In my article about Shell's FLNG facility, I argued that FLNG technology has several cost saving advantages compared to traditional onshore production techniques. Shell's head of Australian operations confirmed my theory. He stated in a Western Australia government's hearing: "Liquefied natural gas technology can deliver 30 per cent-plus reduction in up-front capital costs over traditional land-based LNG plants." This will more than offset small differences in operational expenses. The statement by Shell in front of Western Australia government officials indicates the importance of FLNG technology for future LNG projects in Australia.

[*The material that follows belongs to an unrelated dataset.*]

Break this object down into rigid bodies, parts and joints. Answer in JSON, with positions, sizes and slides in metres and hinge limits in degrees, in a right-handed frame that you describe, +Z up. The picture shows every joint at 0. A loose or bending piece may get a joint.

The demand for Australian LNG will increase more than the average increase in demand for natural gas, due to increasing demand in Asia (especially Japan, China and India) and environmental issues. On the other hand, the market doubts the future Asian-JCC price for natural gas will be as high as it currently is, because cheaper United States natural gas will become available for Asian customers and the Asian customers become more and more price-sensitive. However, the EIA questions whether the United States natural gas price will remain as low as it currently is. Finally, the sharp rise in CAPEX for proposed projects in Australia shows the need for major Oil & Gas companies to switch to more efficient production technologies, like FLNG. Considering all of the arguments mentioned above, the ExxonMobil and BP consortium should decide to develop a FLNG facility. They should also have to make sure they seal some up-front supply contracts, like Shell did with their Prelude FLNG project, in order to prevent budget overruns.